We have 2000::-3fff:: to get this right. If we deem that we're now wasting 
addresses, we'll have to come up with different policy for 4000::-5fff::: 
(the next /3.

> At what point will people be suggesting that we could have avoided the 
> routing table bloat by allowing better use of the prefixes ?

Routing table bloat happens because the allocated prefixes at the higher 
level are too small, not because they're too big.

If someone spends their /29 then next time we should give them a 
significantly larger prefix to avoid routing table bloat.

RIPE at least allocates a 8 times the size of your initial allocation off 
the bat, so anyone going to them saying "I have a million customers and I 
want to give each a /48" should receive a /28 or a /27, with a /25 
reserved for growth for them (in case they did receive a /28). This is to 
avoid routing table bloat.

> AFAICS the insistence that it must be /64 per host, rather than anything else (eg /80/host or /96/host) seems to be more religion than technical requirement.

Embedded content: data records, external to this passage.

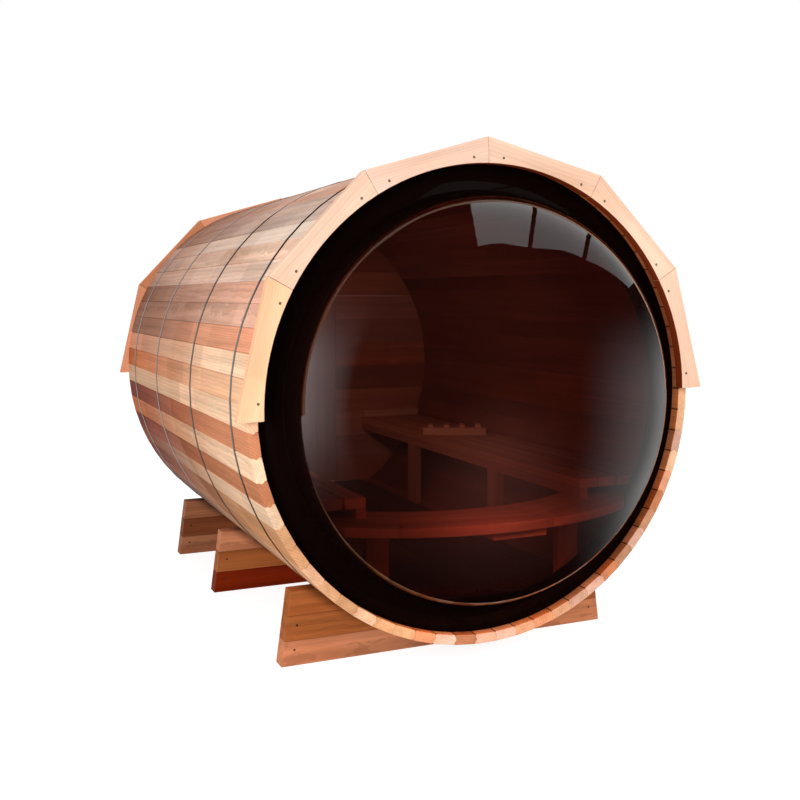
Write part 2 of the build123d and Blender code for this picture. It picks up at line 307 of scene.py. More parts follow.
def cedarMaterial(name, **changes):
    look = {**woodLook, **changes}
    n = Nodes(bpy.data.materials.new(name))
    grain = n.attribute("grain")
    # growth rings round a pith that lies beside each board
    rings = n.make("NodeTexWave", {"Vector": n.scaled(grain, (0.35, 1.0, 1.0)),
                                         "Scale": look["ringsPerMetre"] / 3.14, "Distortion": 5.0,
                                         "Detail": 3.0, "Detail Scale": 0.6, "Detail Roughness": 0.6},
                   wave_type="RINGS", rings_direction="X", wave_profile="SAW").outputs["Fac"]
    fibre = n.noise(n.scaled(grain, (9.0, 900.0, 900.0)), detail=2.0)
    streak = n.noise(n.scaled(grain, (0.9, 26.0, 26.0)), detail=5.0, roughness=0.62, distortion=0.4)
    cloud = n.noise(n.scaled(grain, (1.6, 5.0, 5.0)), detail=2.0)
    # short finger-jointed lengths, each a little lighter or darker
    cell = n.make("NodeTexVoronoi", {"W": n.parts(grain)[0], "Scale": 1 / look["pieceLength"]},
                  voronoi_dimensions="1D").outputs["Color"]
    factor = n.product(
        n.spread(n.parts(cell)[0], 0.0, 1.0, 1 - look["pieceDepth"], 1 + look["pieceDepth"] * 0.6),
        n.spread(streak, 0.3, 0.7, 1 - look["streakDepth"], 1 + look["streakDepth"] * 0.5),
        n.spread(rings, 0.0, 1.0, 1.04, 1 - look["ringDepth"]),
        n.spread(fibre, 0.3, 0.7, 0.95, 1.05))
    # painted shade: the wood darkens close to the barrel, where the barrel shades it
    if look["dirtReach"] > 0:
        offAxis = n.make("NodeVectorMath", {0: n.where(), 1: (0, 0, axisZ)}, operation="SUBTRACT")
        flat = n.scaled(offAxis.outputs[0], (1.0, 0.0, 1.0))
        out = n.make("NodeVectorMath", {0: flat}, operation="LENGTH").outputs["Value"]
        paintedShadeEnd = barrelRadius + look["dirtReach"]
        factor = n.product(factor, n.smooth(out, barrelRadius, paintedShadeEnd, look["paintedShadeTone"], 1.0))
    plain = n.tone(n.attribute("tint"), factor)
    # darker places turn redder
    red = n.scaled(plain, look["darkerRed"])
    n.join(n.blend(n.spread(cloud, 0.42, 0.72, 0.0, 0.55), plain, red), "Base Color")
    n.join(n.spread(streak, 0.2, 0.8, look["roughness"] + 0.1, look["roughness"] - 0.08), "Roughness")
    n.join(look["shine"], "Specular IOR Level")
    n.bump(n.maths("ADD", n.product(fibre, 0.5), n.product(rings, 0.35)), look["bump"], look["bumpHeight"])
    return n.owner


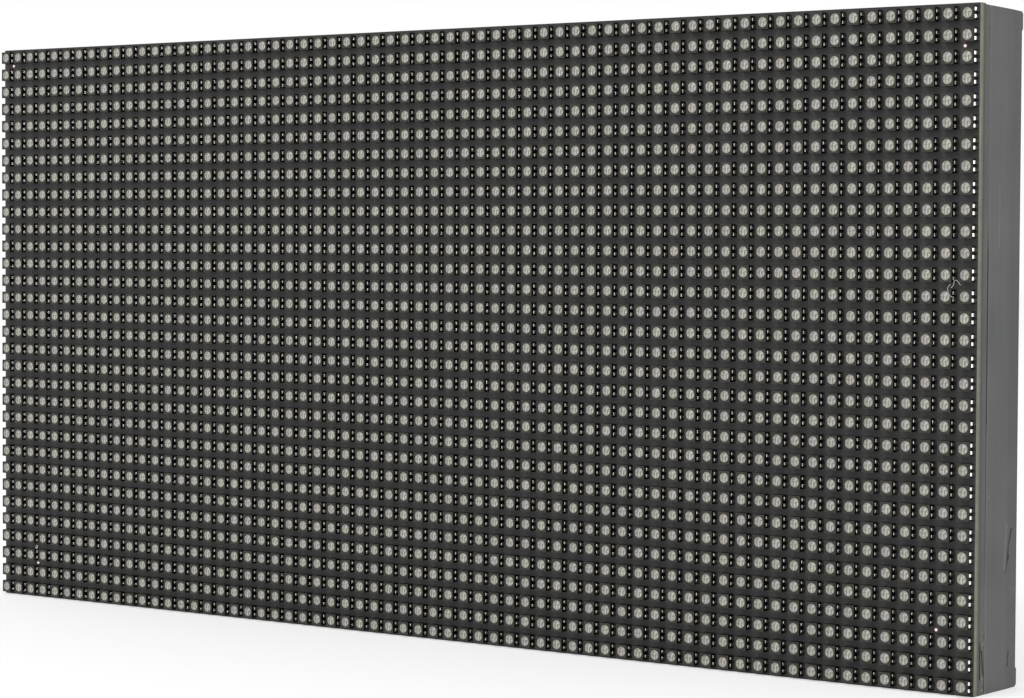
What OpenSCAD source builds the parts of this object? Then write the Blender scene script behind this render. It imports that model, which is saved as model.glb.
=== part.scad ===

> I can see the security (through obscurity) and privacy reasons why 
> individual addresses should come from a /64 (or at least, large) prefix 
> - but I fail to see much, if any, merit in allocating 2^64 addresses to 
> a single host "because we can".

It's /64 because we can't agree on a smaller size that makes sense to 
everybody, that at the same time isn't too small. I wouldn't call it 
religion, but I would call it "healthy sceptisism about what might happen 
otherwise".

Today a non-trivial amount of ISPs hand out /64 to residential users, 
probably because they they reason that a site is a single subnet. If we 
allowed /80, what stops them handing out /80? Or /79, because, why not?

I kind of like having this hard limit, it means there is reasonable 
expectation just by looking at the address that "this is a subnet", 
without having to know the remote end addressing policy. Sure there could 
be multiple customers within that /64, but we should drive towards having 
fewer customers sharing the same /64, as opposed to the other way around.